The o.p. doesn’t note the areas of physics about which he is interested. The ‘sexy’ stuff (today) is in quantum mechanics and cosmology, but the problem with reading popular books on the topic is that many authors–even respected physicists–don’t clearly distinguish between accepted theory and unsubstantiated hypothesis, especially when it comes to highly speculative areas such as M-theory/superstring theory or interpretations of quantum mechanics. It is also basically impossible for someone not educated in physics to distinguish between validated theory, reasonable speculation, and errant noodling when it comes to quantum mechanics. I think it is good to first gain at least a good conceptual grounding in the basics of both classical and modern physics before trying to read on metaphysical interpretations. To that end, Leonard Susskind’s The Theoretical Minimum: What You Need to Know to Start Doing Physics and (though I haven’t yet read it) his Quantum Mechanics: The Theoretical Minimum will help a non-specialist get up to speed with the least amount of pain in understanding the basic concepts from mechanics, thermodynamics, electrodynamics, and basic quantum theory. They don’t entirely meet the o.p.'s criteria of avoiding equations but the math that is presented is reasonable simple and explained conceptually, versus standard textbooks that follow the “calculation is explanation” pedagogy. Jim Al-Khalili’s Quantum: A Guide for the Perplexed is also a fantastic book for the layman on quantum mechanics which provides simple (insofar as possible) explanations of quantum mechanical phenomena which demystify the supposed paradoxes, and as a bonus, has really beautiful illustrations. Feynman is good as well, but realize that his eponymous Lectures were notes from his three quarters of lectures to Caltech undergrads; as such, they start from the basics and build with the kind of practical demonstrations he loved to use for illustration but are fairly dense. There are also a small number of errors (none significant in a conceptual fashion).
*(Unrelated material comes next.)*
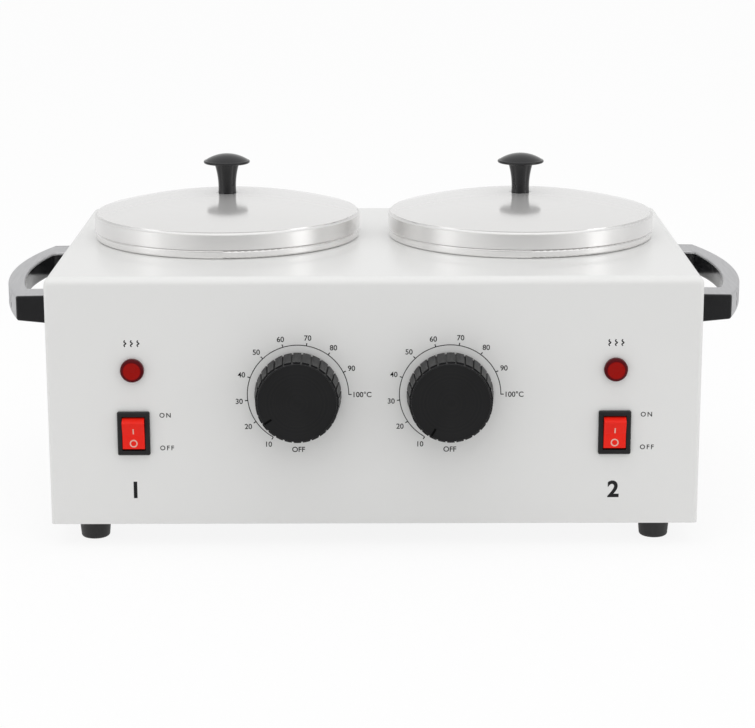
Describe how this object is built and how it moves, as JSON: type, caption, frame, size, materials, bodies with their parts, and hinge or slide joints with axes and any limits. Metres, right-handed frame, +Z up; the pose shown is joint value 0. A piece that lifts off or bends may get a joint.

Once you’ve gotten past that, you might consider reading on the history of physics to get some notion for how the field has evolved, and thus, why certain bits of nomenclature or concepts are the way they are. This is something most physics students (even at the graduate level) have only a cursory exposure to, which is unfortunate because there is a lot of insight to be had into why certain ideas and terms have stuck despite giving a completely wrong impression to the uninitiated, e.g. the supposed paradox of particle-wave duality. There are many, many great books about the history of physics and major personalities associated with it, but George Gamow’s Thirty Years that Shook Physics: The Story of Qnatum Theory is probably the best explanation for this particular area which has led to a lot of the metaphysical discussion owing to its completely non-intuitive and apparently stochastic nature. Gamow’s book is quite old and available in an inexpensive Dover edition, but covers the development of quantum theory up to Yukawa and Fermi.

Beyond that, and you start getting into quantum field theory, which is the basic modern theory of quantum mechanics; the typical reference is Feynman’s QED: The Strange Theory of Light and Matter, which gives a very general conception of quantum electrodynamics (the relativistic theory of electron-photon exchange that governs all chemical-type behavior) but the manner illustrated in the book isn’t they way physicists really think about or use QED models, and I find it of limited utility. I’m still working my way through Quantum Field Theory for the Gifted Amateur by Lancaster and Blundell; it will definitely violate your “minimal equations” rule, but there is enough explanation that you can probably get the general concepts out of it. I also like Tony Zee’s Quantum Mechanics in a Nutshell, but it is intended as a text for upper division undergraduate or introductory graduate courses and so it delves heavily into the mathematics, which is unavoidable if you actually need to work problems.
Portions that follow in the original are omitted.